Video From St. Louis Shows Man And Woman Pointing Guns At Protesters Calling For Mayor Lyda Krewson To Resign

Protesters march in St. Louis.
Michael B. Thomas / Getty Images

Video taken in St. Louis, Missouri, shows a man and woman standing in front of what appeared to be a mansion pointing a rifle at protesters who were marching to call for the resignation of Mayor Lyda Krewson.

The video, shared on Twitter by videographer Daniel Shular, showed a man and woman standing in front of a residence as a large group of protesters moved along the road in front of the home. The man, wearing tan pants and a pink polo shirt, held what appeared to be a semi-automatic rifle and at times pointed it toward protesters, yelling something at them as they moved past. The woman standing with him held a handgun as well.

The video lasted a little more than 30 seconds and did not show exactly how the incident began, but from other reports, it did not appear that the protests were violent. The clip gained viral interest on Sunday, racking up more than half a million views in just an hour since it was posted.

Other pictures from the confrontation were captured by Laurie Skrivan, a photographer with the St. Louis Post-Dispatch. The images showed the woman raising her gun toward protesters as she appeared to yell something at them. The couple remained on their lawn, and it did not appear they came close to any of the demonstrators.

The protest on Sunday was directed at the home of Krewson, which is in one of the wealthier neighborhoods in St. Louis.

As KMOV reported, there have been growing calls on Krewson to resign after she read during a Facebook live video the names and parts of the addresses of demonstrators calling for police reform. As the report noted, Krewson was delivering a regular COVID-19 briefing last week when she turned to the topic of protests calling for police reform, grabbing the comments that had been submitted by residents and reading names of those calling for police to be defunded.

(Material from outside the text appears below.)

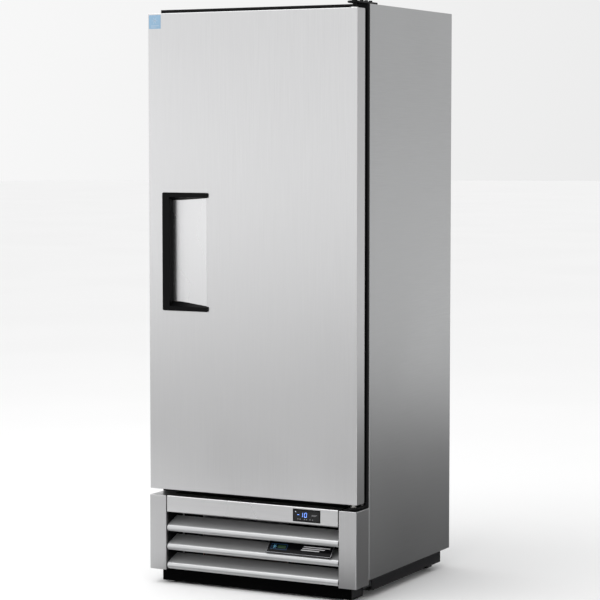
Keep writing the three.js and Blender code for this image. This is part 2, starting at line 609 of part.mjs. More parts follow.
const COIL = { x: [-200, 60], y: [100, 148], z: [trayTop + GAP, 228] };
part(unit, 'condenser_coil', join(
  block(COIL.x, COIL.y, COIL.z),
  block([-212, 72], [110, 120], [90, 100]),
  block([-212, 72], [128, 138], [180, 190])), 'blackPaint');
part(unit, 'fan_shroud', cut(
  block(COIL.x, [COIL.y[1] + GAP, CONDENSER_FAN.y + CONDENSER_FAN.depth], COIL.z),
  block(shrink(COIL.x, 2), [0, COIL.y[1] + 20], [COIL.z[0] + 2, COIL.z[1] - 2]),
  block([-250, 100], [COIL.y[1] + 24, 300], [0, 300]),
  bar(CONDENSER_FAN.x, CONDENSER_FAN.z, [0, 300], CONDENSER_FAN.radius + 5, 24)), 'blackPaint');
part(unit, 'condenser_motor', fanMotor(
  CONDENSER_FAN, 52, [trayTop + GAP, CONDENSER_FAN.z]), 'blackPaint');

const compressorProfile = [
  [0, 0], [70, 0], [70, 6], [84, 16], [86, 60], [84, 66], [84, 104], [72, 132], [44, 150], [0, 156]];
const compressor = part(unit, 'compressor', turned(compressorProfile, 24), 'blackPaint');
compressor.position.set(120, 400, trayTop + GAP);

// Condensate pan, open upwards.
const PAN = { x: [-220, 10], y: [340, 540], z: [trayTop + GAP, trayTop + 34] };
part(unit, 'condensate_pan', cut(
  block(PAN.x, PAN.y, PAN.z),
  block(shrink(PAN.x, 2), shrink(PAN.y, 2), [PAN.z[0] + 2, PAN.z[1] + 1])), 'blackPlastic');

export default refrigerator;
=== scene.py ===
"""Looks of a reach-in refrigerator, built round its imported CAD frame.

Lengths are in millimetres until a piece is made, which scales it to metres; the studio at the end
is in metres. +Z is up and the door faces -Y.
"""
import json
import math

import bmesh
import bpy
from mathutils import Matrix, Vector


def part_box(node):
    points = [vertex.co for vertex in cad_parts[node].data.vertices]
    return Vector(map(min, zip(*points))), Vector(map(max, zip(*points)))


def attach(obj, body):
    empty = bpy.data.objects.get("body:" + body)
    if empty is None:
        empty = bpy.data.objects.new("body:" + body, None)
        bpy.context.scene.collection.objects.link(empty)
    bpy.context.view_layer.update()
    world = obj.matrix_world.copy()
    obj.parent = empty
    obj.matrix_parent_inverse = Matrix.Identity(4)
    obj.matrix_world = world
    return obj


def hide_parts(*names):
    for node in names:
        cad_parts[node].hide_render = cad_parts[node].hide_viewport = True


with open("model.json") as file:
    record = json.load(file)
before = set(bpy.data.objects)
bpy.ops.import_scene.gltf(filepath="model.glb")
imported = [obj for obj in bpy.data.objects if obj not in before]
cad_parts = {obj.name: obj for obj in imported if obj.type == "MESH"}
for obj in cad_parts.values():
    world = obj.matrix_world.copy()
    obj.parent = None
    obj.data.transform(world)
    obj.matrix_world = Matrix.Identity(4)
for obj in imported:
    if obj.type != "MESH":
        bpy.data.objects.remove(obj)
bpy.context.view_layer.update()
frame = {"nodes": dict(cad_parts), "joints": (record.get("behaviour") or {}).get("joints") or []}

MM = 0.001
TINY = 0.001  # well under any step in a shape
CABINET = "cabinet"
DOOR = "door"
SIDES = (("left", -1), ("right", 1))


# ---- Materials -----------------------------------------------------------------------------
LATTICE_TURN = (0.7, 0.5, 0.9)  # keeps the noises' own lattice away from the grain of the sheets


class Finish:
    """A Principled material built up from noises that vary its colour, roughness and height."""

    def __init__(self, name, slot, colour, roughness, **sockets):
        self.material = bpy.data.materials.new(name)
        self.material.use_nodes = True
        self.tree = self.material.node_tree
        self.shader = self.tree.nodes["Principled BSDF"]
        self.roughness = roughness
        self.set("Base Color", (*colour, 1.0))
        self.set("Roughness", roughness)
        for socket, value in sockets.items():
            self.set(socket.replace("_", " "), value)
        self.place = self.node("ShaderNodeTexCoord").outputs["Object"]

    def set(self, socket, value):
        self.shader.inputs[socket].default_value = value

    def node(self, kind, **settings):
        made = self.tree.nodes.new(kind)
        for key, value in settings.items():
            setattr(made, key, value)
        return made

    def link(self, output, target):
        self.tree.links.new(output, target)

    def texture(self, kind, scale):
        """A texture node whose features are 1 / scale metres apart along each axis."""
        mapping = self.node("ShaderNodeMapping")
        mapping.inputs["Scale"].default_value = scale
        mapping.inputs["Rotation"].default_value = LATTICE_TURN
        self.link(self.place, mapping.inputs["Vector"])
        texture = self.node(kind)
        self.link(mapping.outputs["Vector"], texture.inputs["Vector"])
        texture.inputs["Scale"].default_value = 1.0
        return texture

    def noise(self, scale, detail=3.0):
        """A value about 0.5."""
        texture = self.texture("ShaderNodeTexNoise", scale)
        texture.inputs["Detail"].default_value = detail
        return texture.outputs["Fac"]

    def cells(self, scale):
        separate = self.node("ShaderNodeSeparateColor")
        self.link(self.texture("ShaderNodeTexVoronoi", scale).outputs["Color"], separate.inputs["Color"])
        return separate.outputs["Red"]

    def spread(self, value, low, high):
        """Brings the middle of a noise's range up to the whole way from low to high."""
        ranged = self.node("ShaderNodeMapRange", interpolation_type="SMOOTHSTEP")
        self.link(value, ranged.inputs["Value"])
        for socket, number in (("From Min", 0.3), ("From Max", 0.7), ("To Min", low), ("To Max", high)):
            ranged.inputs[socket].default_value = number
        return ranged.outputs["Result"]

    def tint(self, value, other, amount=1.0):
        """Mixes the colour so far with another, where the value is high."""
        mix = self.node("ShaderNodeMix", data_type="RGBA")
        current = self.shader.inputs["Base Color"]
        if current.is_linked:
            self.link(current.links[0].from_socket, mix.inputs[6])
        else:
            mix.inputs[6].default_value = current.default_value
        mix.inputs[7].default_value = (*other, 1.0)
        self.link(self.spread(value, 0.0, amount), mix.inputs[0])
        self.link(mix.outputs[2], current)
        return self

    def rough(self, value, change):
        ranged = self.spread(value, self.roughness - change, self.roughness + change)
        self.link(ranged, self.shader.inputs["Roughness"])
        return self

    def bump(self, value, depth):
        bump = self.node("ShaderNodeBump")
        bump.inputs["Distance"].default_value = depth * MM
        self.link(value, bump.inputs["Height"])
        self.link(bump.outputs["Normal"], self.shader.inputs["Normal"])
        return self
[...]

Though the comments were public and could have been obtained through a Freedom of Information Act request, Krewson came under fire for what critics saw as improperly sharing information.

She later apologized.

“Tonight, I would like to apologize for identifying individuals who presented letters to me at City Hall as I was answering a routine question during one of my updates earlier today. While this is public information, I did not intend to cause distress or harm to anyone,” Krewson said in a statement. “The post has been removed and again, I sincerely apologize.”